Wie das SG bereits zutreffend dargelegt hat, kommt auch eine Heilung des genannten Verfahrensfehlers nicht in Betracht. Gem § 41 Abs 1 Nr 1 SGB X ist eine Verletzung von Verfahrensvorschriften zwar unbeachtlich, wenn der für den Erlass des Verwaltungsakts erforderliche Antrag nachträglich gestellt wird. Eine nachträgliche Antragstellung durch den zuständigen Vorstand der Beklagten liegt hier jedoch nicht vor und ist auch ausgeschlossen. Denn gem § 4 S 2 DiszO kann der Antrag nicht mehr gestellt werden, wenn seit dem Bekanntwerden der Verfehlung zwei Jahre oder seit der Verfehlung fünf Jahre vergangen sind. Da das Verhalten, dass dem Kläger vorgeworfen wird, bereits im Jahr 2006 abgeschlossen war, ist sogar die 5-Jahres-Frist abgelaufen. Anhaltspunkte dafür, dass der Kläger sogar gegen ein Strafgesetz verstoßen haben könnte - mit der Folge einer Verlängerung der Antragsfrist nach § 4 S 3 DiszO - liegen nicht vor.

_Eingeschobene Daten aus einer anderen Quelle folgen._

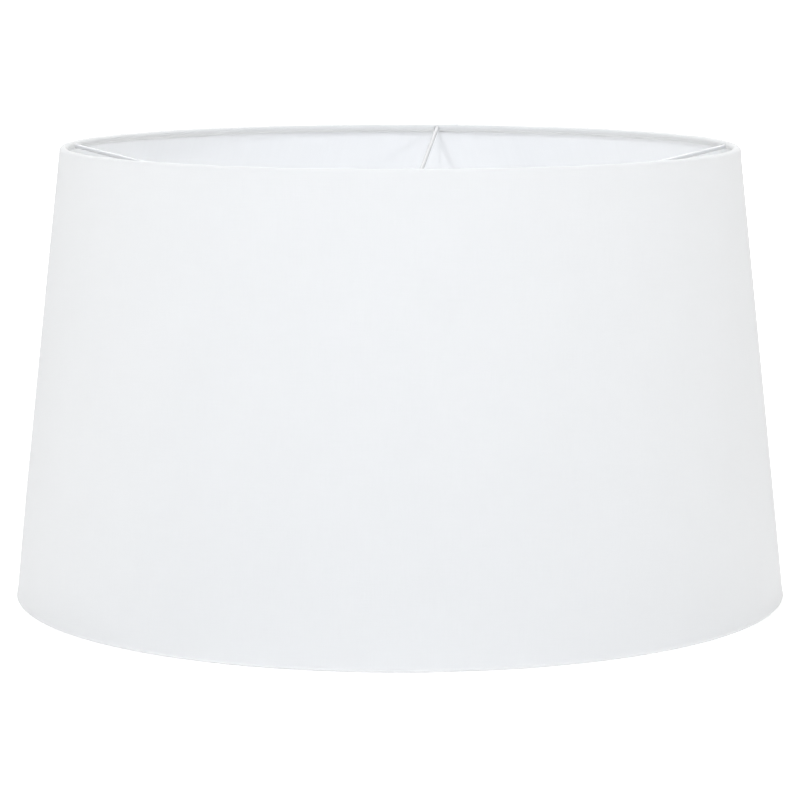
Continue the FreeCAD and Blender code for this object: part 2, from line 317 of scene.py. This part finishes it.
def flat_places(place, along, section):
    """Where each grid point lies in the flat cut, a sector of a wide ring."""
    to_wall = (TOP.radius + ROLL * OUT[0]) / math.sin(LEAN)
    from_apex = to_wall + along - section.wall_start
    turn = place / TOP.radius * math.sin(LEAN)
    turn = turn - turn.mean()
    return np.stack([from_apex * np.sin(turn), from_apex * np.cos(turn) - to_wall], -1)


def cells(place, in_lap):
    """Which cells of a sheet's grid are there: all up to the seam, and past it the lap's."""
    past_seam = place[:-1, :-1] >= SEAM_END - TINY
    return ~past_seam | (in_lap[:-1, :-1] & in_lap[:-1, 1:])


def cloth_shift(place, turn, z, nr, nz):
    """How far the cloth stands off its drawn section, along the section's normal."""
    upper = z > HEIGHT / 2
    near_top = smooth(TOP.z - ROLL_REACH, TOP.z, z)
    near_foot = smooth(FOOT.z + ROLL_REACH, FOOT.z, z)
    rolled = np.where(nr < WALL_NORMAL, 1, np.where(upper, near_top, near_foot))
    tucked = smooth(*TUCKED_NORMALS, nr)
    lift = ROLL_SLACK + roll_wave(turn, np.where(upper, 0, 2)) + edge_wave(turn, nz)
    shift = wall_shift(turn, z, place) + rolled * np.maximum(lift, 0)
    shift += tucked * np.abs(tuck_wave(turn, 3 * nz))
    for arm, side in zip(ARM_PLACES, SAG_SIDES):
        from_sag = (place - arm) * side - SAG_AWAY
        shift += SAG * tucked * upper * np.exp(-((from_sag / SAG_REACH) ** 2))
    over = smooth(OVERLAP_LENGTH, 0, place) * rolled
    return shift + OVERLAP_RISE * over * (place < OVERLAP_LENGTH)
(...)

b) Stellt man sich demgegenüber auf den Standpunkt, auch der von unzuständiger Stelle gestellte Antrag bleibt wirksam, ist an § 42 S 1 SGB X anzuknüpfen. Danach kann die Aufhebung eines Verwaltungsaktes, der nicht nach § 40 SGB X nichtig ist, nicht allein deshalb beansprucht werden, weil er unter Verletzung von Vorschriften über das Verfahren, die Form oder die örtliche Zuständigkeit zustande gekommen ist, wenn offensichtlich ist, dass die Verletzung die Entscheidung in der Sache nicht beeinflusst hat. Daraus, dass in § 42 S 1 SGB X nur die örtliche Zuständigkeit angeführt ist, schließt die Rechtsprechung (zB BSG SozR 3-3300 § 20 Nr 5) und die weit überwiegende Auffassung im Schrifttum (Schütze in: von Wulffen, aaO, § 42 Rn 5; Waschull in: LPK-SGB X, 3. Aufl, § 42 Rn 6; Littmann in: Hauck/Noftz, SGB X, Stand: Dezember 2012, § 42 Rn 14 mwN), dass die Verletzung von Vorschriften über die sachliche und die funktionelle Zuständigkeit zwingend zur Aufhebung des Verwaltungsakts führt. Vorliegend ist mit § 4 DiszO eine Vorschrift zur funktionellen Zuständigkeit verletzt. Denn betroffen ist die Kompetenz eines Organs der Beklagten, die durch Vorschriften der DiszO - und damit auch mit Außenwirkung - mit eigenen Zuständigkeitsrechten innerhalb eines förmlichen Verwaltungsverfahrens ausgestattet ist. Aus einem derartigen Zuständigkeitsfehler folgt - im Umkehrschluss zu § 42 S 1 SGB X - die Aufhebbarkeit des betroffenen Verwaltungsakts.

Dies würde allerdings dann nicht gelten, wenn § 42 SGB X nur die fehlende Zuständigkeit einer Behörde für den Erlass eines Verwaltungsakts meinen würde. Insoweit könnte sich allerdings bereits aus dem Wortlaut des § 42 S 1 SGB X ergeben, dass - darüber hinausgehend - hierunter alle Konstellationen zu verstehen sind, in denen ein Verwaltungsakt „unter Verletzung von Vorschriften über das Verfahren, die Form oder die örtliche Zuständigkeit“ zustande gekommen ist (Sachs aaO, § 46 Rn 39), also auch bei der einleitenden Antragstellung durch eine unzuständige Stelle (für eine zumindest entsprechende Anwendung im Disziplinarrecht: Oberverwaltungsgericht <OVG> Nordrhein-Westfalen, Urteil vom 15. August 2007 - 21d A 3599/06.BDG - juris). Dies muss indes nicht vertieft werden. Denn auch wenn man die fehlende Antragszuständigkeit lediglich als sonstigen Verfahrensfehler iSd § 42 SGB X ansieht, führt dieser zur Aufhebbarkeit des vorliegenden Verwaltungsakts, weil nicht angenommen werden kann, dass der Fehler ohne Auswirkung auf die Sachentscheidung geblieben ist. Da - wie dargelegt - die Entscheidung über die Einleitung eines Disziplinarverfahrens nach pflichtgemäßem Ermessen zu treffen ist, besteht vielmehr die Möglichkeit, dass der allein antragsbefugte Vorstand eine andere Entscheidung als die Bezirksstelle Hannover getroffen hätte und es deshalb nicht zu dem hier angefochtenen Bescheid gekommen wäre.

3. Die Kostenentscheidung folgt aus § 197a Abs 1 S 1 SGG iVm § 154 Abs 2 Verwaltungsgerichtsordnung (VwGO).

Gründe, die Revision zuzulassen (§ 160 Abs 2 SGG), liegen nicht vor. Denn im Vordergrund des Verfahrens stehen Fragen der Auslegung von Landesrecht, die gem § 162 SGG nicht Gegenstand einer Revision sein können.

Die Entscheidung über den Streitwert folgt aus der Anwendung des § 197a Abs 1 S 1 SGG iVm §§ 47 Abs 1 S 1, 52 Abs 2 Gerichtskostengesetz (GKG).